# MATERIAL PROVIDED
'''

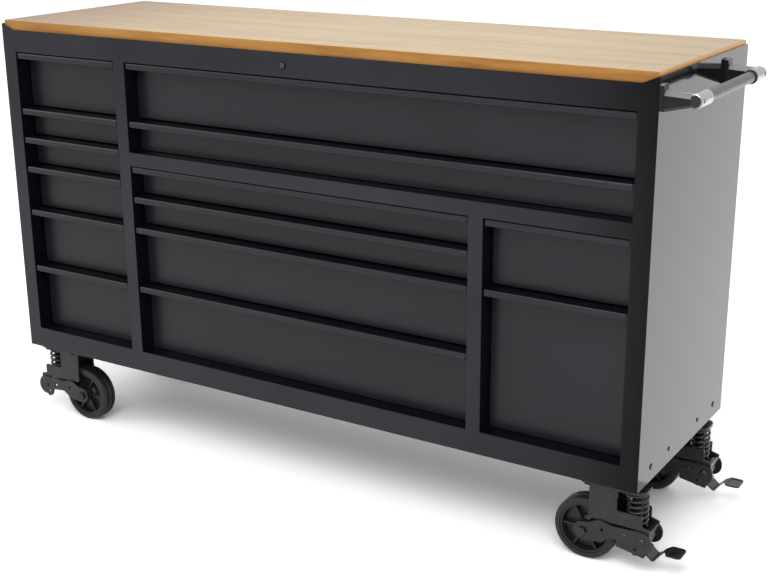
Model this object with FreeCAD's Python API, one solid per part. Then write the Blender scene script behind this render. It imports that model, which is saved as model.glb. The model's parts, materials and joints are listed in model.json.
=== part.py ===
import FreeCAD, Part
import math
import os

# Rolling tool cabinet with a wooden worktop, fourteen drawers, a side push handle and four sprung casters.
# Millimetres, Z up. While drawing, X = 0 is the middle of the carcass, Y = 0 its front face, Z = 0 the floor.

V = FreeCAD.Vector
PARTS = "parts"

# Carcass
cabinet_width = 1524.0
cabinet_depth = 460.0
carcass_bottom = 180.0
carcass_height = 751.7
sheet = 1.2

# Worktop: a board let in between the side walls, standing a little above them
worktop_thickness = 25.0
worktop_proud = 7.5
worktop_side_gap = 2.3
worktop_front_setback = 4.8
worktop_back_setback = 0.7
worktop_edge_radius = 2.0

# Front frame
frame_depth = 36.0
stile_width = 35.5
mullion_width = 30.0
side_column_opening = 286.5
bottom_rail = 47.0
top_rail = 47.8
mid_rail = 29.0
front_lip = 5.1
horn_run = 30.0

# Drawer stacks, from the top down; the last drawer of a stack takes what is left
left_heights = (123.5, 65.0, 67.0, 100.5, 133.5)
upper_heights = (123.0,)
centre_heights = (66.0, 68.0, 134.5)
right_heights = (134.0,)
upper_stack_height = 192.0

# Drawer fronts: one folded sheet, face at the back and pull lip at the front
pull_clearance = 1.5
face_end_gap = 4.25
face_setback = 35.0
lip_setback = 1.5
lip_height = 14.0
lip_hem = 5.0
lip_bend = 4.5
face_bend = 2.5

# Drawer trays and their two-member slides
tray_sheet = 1.0
tray_floor_lift = 4.0
tray_wall_drop = 10.0
tray_hem = 6.0
tray_bend = 2.0
slide_thickness = 12.7
slide_height = 35.0
slide_length = 385.0
slide_start = 55.0
slide_sheet = 1.6
slide_gap = 0.3
slide_lift = 4.5
outer_slide_depth = 10.0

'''

# EXERCISE
Copy out the data shown above without altering anything.

# SOLUTION BELOW
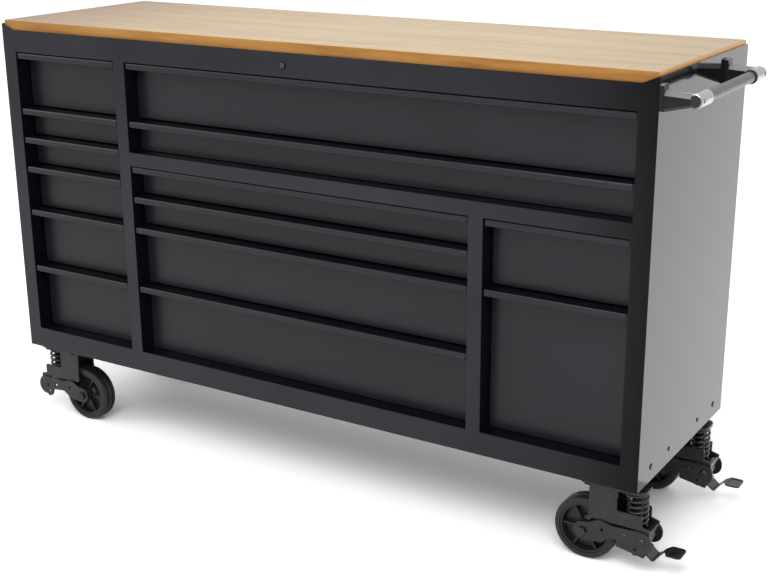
Model this object with FreeCAD's Python API, one solid per part. Then write the Blender scene script behind this render. It imports that model, which is saved as model.glb. The model's parts, materials and joints are listed in model.json.
=== part.py ===
import FreeCAD, Part
import math
import os

# Rolling tool cabinet with a wooden worktop, fourteen drawers, a side push handle and four sprung casters.
# Millimetres, Z up. While drawing, X = 0 is the middle of the carcass, Y = 0 its front face, Z = 0 the floor.

V = FreeCAD.Vector
PARTS = "parts"

# Carcass
cabinet_width = 1524.0
cabinet_depth = 460.0
carcass_bottom = 180.0
carcass_height = 751.7
sheet = 1.2

# Worktop: a board let in between the side walls, standing a little above them
worktop_thickness = 25.0
worktop_proud = 7.5
worktop_side_gap = 2.3
worktop_front_setback = 4.8
worktop_back_setback = 0.7
worktop_edge_radius = 2.0

# Front frame
frame_depth = 36.0
stile_width = 35.5
mullion_width = 30.0
side_column_opening = 286.5
bottom_rail = 47.0
top_rail = 47.8
mid_rail = 29.0
front_lip = 5.1
horn_run = 30.0

# Drawer stacks, from the top down; the last drawer of a stack takes what is left
left_heights = (123.5, 65.0, 67.0, 100.5, 133.5)
upper_heights = (123.0,)
centre_heights = (66.0, 68.0, 134.5)
right_heights = (134.0,)
upper_stack_height = 192.0

# Drawer fronts: one folded sheet, face at the back and pull lip at the front
pull_clearance = 1.5
face_end_gap = 4.25
face_setback = 35.0
lip_setback = 1.5
lip_height = 14.0
lip_hem = 5.0
lip_bend = 4.5
face_bend = 2.5

# Drawer trays and their two-member slides
tray_sheet = 1.0
tray_floor_lift = 4.0
tray_wall_drop = 10.0
tray_hem = 6.0
tray_bend = 2.0
slide_thickness = 12.7
slide_height = 35.0
slide_length = 385.0
slide_start = 55.0
slide_sheet = 1.6
slide_gap = 0.3
slide_lift = 4.5
outer_slide_depth = 10.0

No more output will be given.